The 2021 Alonzo Church Award for Outstanding Contributions to Logic and Computation is given jointly to Georg Gottlob, Christoph Koch, Reinhard Pichler, Klaus U. Schulz, and Luc Segoufin for their fundamental work on logic-based web data extraction and querying tree-structured data
The ACM Special Interest Group on Logic (SIGLOG), the European Association for Theoretical Computer Science (EATCS), the European Association for Computer Science Logic (EACSL), and the Kurt Goedel Society (KGS) are pleased to announce that Georg Gottlob, Christoph Koch, Reinhard Pichler, Klaus U. Schulz, and Luc Segoufin have been selected as the winners of the 2021 Alonzo Church Award for Outstanding Contributions to Logic and Computation for fundamental work on logic-based web data extraction and querying tree-structured data, published in:
- Georg Gottlob and Christoph Koch. Monadic Datalog and the Expressive Power of Languages for Web Information Extraction. Journal of the ACM (JACM) 51.1, pp. 74-113, 2004, DOI: 10.1145/962446.962450.
- Georg Gottlob, Christoph Koch, and Klaus U. Schulz. Conjunctive Queries Over Trees. Journal of the ACM (JACM) 53.2, pp. 238-272, 2006, DOI: 10.1145/1131342.1131345.
- Georg Gottlob, Christoph Koch, and Reinhard Pichler. Efficient Algorithms for Processing XPath Queries. ACM Transactions on Database Systems (TODS) 30.2, pp. 444-491, 2005, DOI: 10.1145/1071610.1071614.

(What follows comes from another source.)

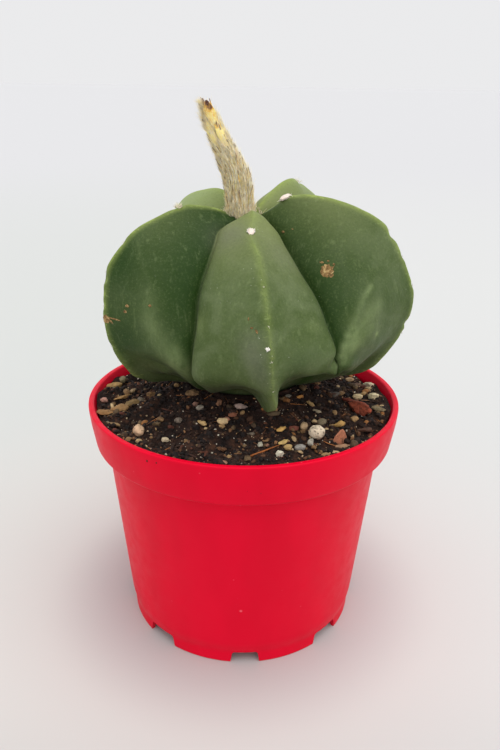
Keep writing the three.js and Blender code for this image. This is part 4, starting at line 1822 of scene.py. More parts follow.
    def _lay_landmarks(self, cutter: StoneCutter) -> None:
        """Models and lays the stones that stand out, each as its own piece.

        Args:
            cutter: What models the stones.
        """
        finishes = {
            PLAIN: Stone("washed_stone", grain=1.3, mottle=0.35, relief=0.12).material(),
            PITTED: Stone("pitted_stone", grain=1.2, mottle=0.22, pits=0.95).material(),
            LAVA: Stone("lava_stone", grain=0.9, mottle=0.75, relief=0.45).material(),
        }
        for mark in LANDMARKS:
            shape = cutter.cut(mark.form, fine=True, facets=mark.facets)
            turn = turn_matrix(math.radians(mark.yaw), math.radians(mark.lean), 0)
            level = self.bed.settle(*mark.place) + mark.lift * mark.size[2]
            places = (shape.places * np.array(mark.size)) @ turn.T
            copies = Copies(mark.name)
            copies.add(shape, (places + np.array([*mark.place, level])) * MM)
            copies.finish(finishes[mark.surface], Slot.SOIL, [screen(*mark.tint)], 70)

    def _lay_fibres(self) -> None:
        """Lays fine bent roots on the soil, among them the long one at the front."""
        draw = self.random
        strand = model_strand(rows=6)
        copies = Copies("root_fibres")
        laid = [((2.0, -33.8), (10.4, -28.6), 0.3)]
        for _ in range(self.fibre_count):
            x, y = self._open_place()
            angle, length = draw.uniform(0, math.tau), draw.uniform(1.8, 5.5)
            end = (x + length * math.cos(angle), y + length * math.sin(angle))
            if math.hypot(*end) < self.outer:
                laid.append(((x, y), end, draw.uniform(0.06, 0.13)))
        for start, end, radius in laid:
            root = np.array([*start, self.bed.settle(*start) + 0.35])
            tip = np.array([*end, self.bed.settle(*end) + 0.45])
            length = float(np.linalg.norm(tip - root))
            bow = draw.normal(0, 0.16, 3) * np.array([1, 1, 0.4])
            way = (tip - root) / length - bow
            scale = float(np.linalg.norm(way))
            lay_strand(copies, strand, root, way / scale, bow / scale, length * scale, radius)
        tints = FIBRE_COLOURS.pick(draw, len(laid))
        tints[0] = screen(158, 92, 44)
        fibre = Tuft("root_fibre", tip=screen(120, 80, 50), sheen=0.0)
        copies.finish(fibre.material(), Slot.SOIL, tints)

    def _stick_specks(self, shapes: Sequence[Template]) -> None:
        """Sticks a few specks of soil to the outside of the band and to the lip.

        Args:
            shapes: The crumbs' templates.
        """
        draw = self.random
        copies = Copies("rim_specks")
        placed = [(-121.4, 63.9, 0.42), (-117.7, 64.2, 0.34)]
        for _ in range(self.speck_count):
            placed.append((draw.uniform(0, 360), draw.uniform(57, 64), draw.uniform(0.1, 0.22)))
        band = self.bed.pot.outline()[7:11]
        levels, radii = [height for _, height, _ in band], [radius for radius, _, _ in band]
        for azimuth, level, size in placed:
            angle = math.radians(azimuth)
            way = np.array([math.cos(angle), math.sin(angle), 0])
            seat = way * float(np.interp(level, levels, radii)) + np.array([0, 0, level])
            shape = self._any_of(shapes)
            squashed = (shape.places * np.array([0.35, 0.8, 1.1]) * size) @ turn_matrix(angle, 0, 0).T
            copies.add(shape, (squashed + seat) * MM)
        tints = CRUMB_COLOURS.pick(draw, len(placed))
        soil = Stone("dried_soil", grain=0.4, dust=Peat.wet)
        copies.finish(soil.material(), Slot.SOIL, tints, 50)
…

- Georg Gottlob, Christoph Koch, Reinhard Pichler, and Luc Segoufin. The Complexity of XPath Query Evaluation and XML Typing. Journal of the ACM (JACM) 52.2, pp. 284-335, 2005, DOI: 10.1145/1059513.1059520.
The Contribution
Paper (1) establishes a comprehensive logical theory of Web data extraction. At its core, this is the problem of selecting relevant nodes (subtrees) from HTML text. While the set of relevant nodes can be expressed in Monadic Second-Order logic (MSO) over finite trees, MSO has high computationally complexity. The authors prove that Monadic Datalog on trees has exactly the same expressive power as full MSO and that, surprisingly, evaluating Monadic Datalog is feasible in time linear in the size of query and input tree. These results greatly influenced theoretical and applied research, and gave rise to logic-based systems for data extraction that have been successfully used in industry.
Papers (2,3,4) present deep investigations into logical queries over tree-structured data. The complexity of evaluating XPath, a key technology in Web browsers and other systems, was unclear, and available implementations required exponential time. Paper (2) gives a full characterization of, and a dichotomy theorem for, the complexity of conjunctive queries on various representations of trees. Paper (3) shows that the full XPath standard can be evaluated in PTIME and proposes a logical core which has become seminal to research efforts at the intersection of Web data processing and (modal) logics. Finally, paper (4) establishes the precise complexity of evaluating XPath fragments.